> [Problem]:
Every line of the material below should be repeated exactly.

> [Data provided]:
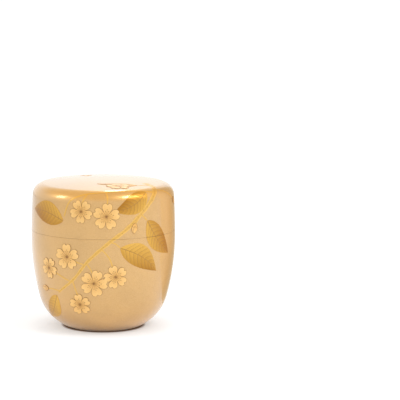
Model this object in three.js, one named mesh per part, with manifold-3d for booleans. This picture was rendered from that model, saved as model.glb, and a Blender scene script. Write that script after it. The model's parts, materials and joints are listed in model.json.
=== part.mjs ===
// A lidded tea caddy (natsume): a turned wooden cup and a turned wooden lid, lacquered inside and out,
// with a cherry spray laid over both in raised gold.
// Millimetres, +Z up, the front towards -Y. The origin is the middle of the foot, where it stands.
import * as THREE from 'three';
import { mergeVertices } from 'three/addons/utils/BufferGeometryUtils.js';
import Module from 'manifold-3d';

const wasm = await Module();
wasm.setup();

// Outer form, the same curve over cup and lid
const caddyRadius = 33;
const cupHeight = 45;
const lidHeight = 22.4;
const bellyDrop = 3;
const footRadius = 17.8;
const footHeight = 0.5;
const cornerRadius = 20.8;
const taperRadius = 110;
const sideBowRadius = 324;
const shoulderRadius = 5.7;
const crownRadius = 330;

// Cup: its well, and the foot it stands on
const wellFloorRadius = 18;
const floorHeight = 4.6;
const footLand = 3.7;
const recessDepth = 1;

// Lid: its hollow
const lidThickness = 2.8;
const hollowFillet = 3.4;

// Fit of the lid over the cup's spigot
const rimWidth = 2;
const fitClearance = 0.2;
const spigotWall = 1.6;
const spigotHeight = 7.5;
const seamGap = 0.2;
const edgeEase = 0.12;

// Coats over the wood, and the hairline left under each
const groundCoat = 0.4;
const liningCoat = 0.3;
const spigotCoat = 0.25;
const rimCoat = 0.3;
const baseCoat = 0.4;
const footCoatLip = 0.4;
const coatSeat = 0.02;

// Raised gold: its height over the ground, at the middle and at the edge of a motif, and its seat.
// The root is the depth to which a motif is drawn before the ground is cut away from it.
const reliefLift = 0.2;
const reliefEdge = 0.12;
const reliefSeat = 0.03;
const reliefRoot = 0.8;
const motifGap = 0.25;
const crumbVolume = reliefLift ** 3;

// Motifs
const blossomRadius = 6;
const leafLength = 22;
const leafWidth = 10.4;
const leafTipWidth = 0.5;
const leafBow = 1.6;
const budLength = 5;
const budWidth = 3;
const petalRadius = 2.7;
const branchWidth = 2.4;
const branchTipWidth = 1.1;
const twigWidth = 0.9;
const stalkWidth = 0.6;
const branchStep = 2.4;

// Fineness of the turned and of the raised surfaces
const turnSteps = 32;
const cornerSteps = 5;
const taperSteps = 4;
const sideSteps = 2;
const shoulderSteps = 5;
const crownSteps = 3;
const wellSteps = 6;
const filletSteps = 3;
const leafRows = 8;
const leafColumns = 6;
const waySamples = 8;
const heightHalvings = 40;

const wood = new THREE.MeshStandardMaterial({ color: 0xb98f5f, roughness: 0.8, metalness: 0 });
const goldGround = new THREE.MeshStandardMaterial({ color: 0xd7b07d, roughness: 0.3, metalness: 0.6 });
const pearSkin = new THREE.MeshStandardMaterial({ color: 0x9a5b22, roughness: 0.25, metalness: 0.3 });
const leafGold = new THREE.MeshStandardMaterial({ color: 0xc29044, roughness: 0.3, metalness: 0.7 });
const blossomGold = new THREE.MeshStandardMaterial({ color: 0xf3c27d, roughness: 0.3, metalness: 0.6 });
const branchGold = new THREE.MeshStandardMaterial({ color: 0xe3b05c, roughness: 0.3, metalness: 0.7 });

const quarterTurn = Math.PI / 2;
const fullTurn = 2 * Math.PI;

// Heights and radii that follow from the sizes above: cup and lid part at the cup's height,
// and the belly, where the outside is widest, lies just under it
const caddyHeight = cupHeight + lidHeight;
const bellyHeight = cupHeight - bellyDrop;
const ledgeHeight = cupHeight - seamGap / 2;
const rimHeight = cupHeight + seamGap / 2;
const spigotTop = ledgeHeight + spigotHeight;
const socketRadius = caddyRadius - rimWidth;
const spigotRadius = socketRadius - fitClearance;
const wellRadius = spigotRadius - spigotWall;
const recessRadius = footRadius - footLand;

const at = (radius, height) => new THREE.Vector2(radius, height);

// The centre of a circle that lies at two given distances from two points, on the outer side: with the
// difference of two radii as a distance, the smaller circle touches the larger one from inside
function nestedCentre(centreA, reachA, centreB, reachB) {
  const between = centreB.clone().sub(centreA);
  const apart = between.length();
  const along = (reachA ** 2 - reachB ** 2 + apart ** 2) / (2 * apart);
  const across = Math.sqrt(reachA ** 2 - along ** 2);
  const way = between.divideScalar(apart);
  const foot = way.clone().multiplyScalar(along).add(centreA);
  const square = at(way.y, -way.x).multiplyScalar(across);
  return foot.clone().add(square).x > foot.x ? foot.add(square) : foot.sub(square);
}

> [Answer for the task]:
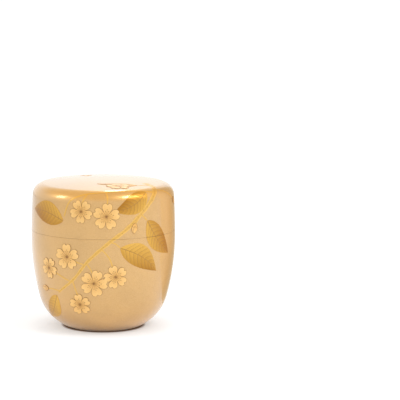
Model this object in three.js, one named mesh per part, with manifold-3d for booleans. This picture was rendered from that model, saved as model.glb, and a Blender scene script. Write that script after it. The model's parts, materials and joints are listed in model.json.
=== part.mjs ===
// A lidded tea caddy (natsume): a turned wooden cup and a turned wooden lid, lacquered inside and out,
// with a cherry spray laid over both in raised gold.
// Millimetres, +Z up, the front towards -Y. The origin is the middle of the foot, where it stands.
import * as THREE from 'three';
import { mergeVertices } from 'three/addons/utils/BufferGeometryUtils.js';
import Module from 'manifold-3d';

const wasm = await Module();
wasm.setup();

// Outer form, the same curve over cup and lid
const caddyRadius = 33;
const cupHeight = 45;
const lidHeight = 22.4;
const bellyDrop = 3;
const footRadius = 17.8;
const footHeight = 0.5;
const cornerRadius = 20.8;
const taperRadius = 110;
const sideBowRadius = 324;
const shoulderRadius = 5.7;
const crownRadius = 330;

// Cup: its well, and the foot it stands on
const wellFloorRadius = 18;
const floorHeight = 4.6;
const footLand = 3.7;
const recessDepth = 1;

// Lid: its hollow
const lidThickness = 2.8;
const hollowFillet = 3.4;

// Fit of the lid over the cup's spigot
const rimWidth = 2;
const fitClearance = 0.2;
const spigotWall = 1.6;
const spigotHeight = 7.5;
const seamGap = 0.2;
const edgeEase = 0.12;

// Coats over the wood, and the hairline left under each
const groundCoat = 0.4;
const liningCoat = 0.3;
const spigotCoat = 0.25;
const rimCoat = 0.3;
const baseCoat = 0.4;
const footCoatLip = 0.4;
const coatSeat = 0.02;

// Raised gold: its height over the ground, at the middle and at the edge of a motif, and its seat.
// The root is the depth to which a motif is drawn before the ground is cut away from it.
const reliefLift = 0.2;
const reliefEdge = 0.12;
const reliefSeat = 0.03;
const reliefRoot = 0.8;
const motifGap = 0.25;
const crumbVolume = reliefLift ** 3;

// Motifs
const blossomRadius = 6;
const leafLength = 22;
const leafWidth = 10.4;
const leafTipWidth = 0.5;
const leafBow = 1.6;
const budLength = 5;
const budWidth = 3;
const petalRadius = 2.7;
const branchWidth = 2.4;
const branchTipWidth = 1.1;
const twigWidth = 0.9;
const stalkWidth = 0.6;
const branchStep = 2.4;

// Fineness of the turned and of the raised surfaces
const turnSteps = 32;
const cornerSteps = 5;
const taperSteps = 4;
const sideSteps = 2;
const shoulderSteps = 5;
const crownSteps = 3;
const wellSteps = 6;
const filletSteps = 3;
const leafRows = 8;
const leafColumns = 6;
const waySamples = 8;
const heightHalvings = 40;

const wood = new THREE.MeshStandardMaterial({ color: 0xb98f5f, roughness: 0.8, metalness: 0 });
const goldGround = new THREE.MeshStandardMaterial({ color: 0xd7b07d, roughness: 0.3, metalness: 0.6 });
const pearSkin = new THREE.MeshStandardMaterial({ color: 0x9a5b22, roughness: 0.25, metalness: 0.3 });
const leafGold = new THREE.MeshStandardMaterial({ color: 0xc29044, roughness: 0.3, metalness: 0.7 });
const blossomGold = new THREE.MeshStandardMaterial({ color: 0xf3c27d, roughness: 0.3, metalness: 0.6 });
const branchGold = new THREE.MeshStandardMaterial({ color: 0xe3b05c, roughness: 0.3, metalness: 0.7 });

const quarterTurn = Math.PI / 2;
const fullTurn = 2 * Math.PI;

// Heights and radii that follow from the sizes above: cup and lid part at the cup's height,
// and the belly, where the outside is widest, lies just under it
const caddyHeight = cupHeight + lidHeight;
const bellyHeight = cupHeight - bellyDrop;
const ledgeHeight = cupHeight - seamGap / 2;
const rimHeight = cupHeight + seamGap / 2;
const spigotTop = ledgeHeight + spigotHeight;
const socketRadius = caddyRadius - rimWidth;
const spigotRadius = socketRadius - fitClearance;
const wellRadius = spigotRadius - spigotWall;
const recessRadius = footRadius - footLand;

const at = (radius, height) => new THREE.Vector2(radius, height);

// The centre of a circle that lies at two given distances from two points, on the outer side: with the
// difference of two radii as a distance, the smaller circle touches the larger one from inside
function nestedCentre(centreA, reachA, centreB, reachB) {
  const between = centreB.clone().sub(centreA);
  const apart = between.length();
  const along = (reachA ** 2 - reachB ** 2 + apart ** 2) / (2 * apart);
  const across = Math.sqrt(reachA ** 2 - along ** 2);
  const way = between.divideScalar(apart);
  const foot = way.clone().multiplyScalar(along).add(centreA);
  const square = at(way.y, -way.x).multiplyScalar(across);
  return foot.clone().add(square).x > foot.x ? foot.add(square) : foot.sub(square);
}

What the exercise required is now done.